Amid all this, at his last court appearance on March 12, Rusesabagina requested a six months deferral of his case, asked to be provided with a printer, stationery and a laptop, as though he was opening a law firm in prison to run parallel with his lawyers’. When his preposterous demands were rejected he announced he would not be attending trials any longer…

Such attitude betrays a man accustomed to live off of other people’s care, claiming heroism he did not achieve, trusting a university professor to assist in his terror activities, young interns to scam people claiming to run a non-existent charity and untethered to ask the government he was trying to oust to extend him undue favours. I wouldn’t be surprised if next week he asked for a treadmill, cable TV and a minibar. The next film this man inspires should be titled ‘Legends of a rookie warlord’ and studied as a basket case in equatorial forests across continents.

However, listening to the testimony of the American scholar, Professor Michelle Martin last week, I was almost glad Rusesabagina wasn’t in the audience. After sitting through the Pastor’s painstaking narration of his capture, I doubt his heart could have taken Prof. Martins surgical procedure.

In true academic fashion, Michelle Martin was methodical in her testimony. She provided names of accomplices, dates, photos, e-mails, wire transfers, all corroborated by various interns at Rusesabagina’s foundation whom too came to discover Rusesabagina’s true nature. Her three hour testimony (link here) was so thorough it could be published in a scientific journal.

As per use, Rusesabagina’s daughter didn’t deal with the testimony, the damning allegations against her father, the overwhelming proof backing them up, or the fact that after two decades of claiming to do charity work, there was no single beneficiary to show for it. Instead, she found a tax declaration for research work done in Rwanda by Prof. Michelle Martin and brandished it as proof that the Professor was ‘another Rwandan spy’. But here is where they get the whole terrorism business wrong; let me explain:

There is an old Latin principle of law that goes: Nemo auditur propriam turpitudinem allegans’; it means: “no one can invoke their own turpitude”. When you open a militia to wreak havoc in a distant region you must also open a secret e-mail account to communicate with your acolytes and preferably keep the password to yourself. When you travel to meet up with said militia, you must think of paying your own airfare and ascertain your true destination.

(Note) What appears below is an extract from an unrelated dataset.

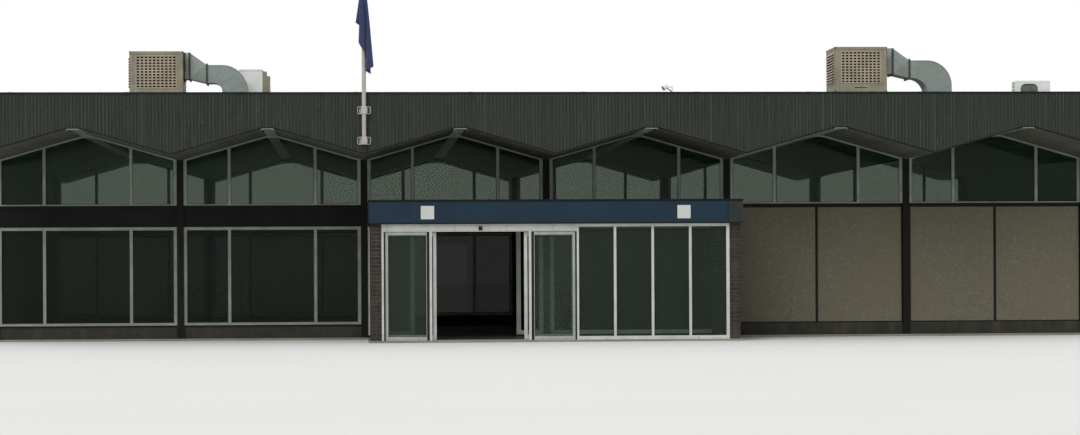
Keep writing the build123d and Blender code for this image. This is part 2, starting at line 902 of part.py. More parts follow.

Besides, Professor Michelle Martin wasn’t in court to give her opinion, she was there to furnish the court with hard evidence. Overwhelming evidence. Undeniable evidence.

Those defending Rusesabagina in media for past heroism will have a hard time reconciling the hero they saw depicted on screen by Hollywood, and the terrorist being revealed in Rwandan courts. But there is really an easy way to do so, by answering the following questions:

When Paul Rusesabagina set off from the United States, Why did he eschew European airports and fly through Dubai instead? When he boarded the private aircraft in Dubai, what was his anticipated destination? What was the order of his business once in Burundi? Answers to these questions are known, but are conveniently circumvented by those, either too proud to admit they were fooled by an impostor, or the majority, who see in him a fresh opportunity to criticise Rwanda’s leadership.

But the evidence lays bare for everyone to see. Hearings are broadcasted live on the internet. Regardless of where one’s heart lies on Rwanda, the truth is undeniable.

The High Court Chamber of International Crimes will resume the hearing of the case of Paul Rusesabagina and co-accused this Thursday, 01/04 from 8:30 am CAT.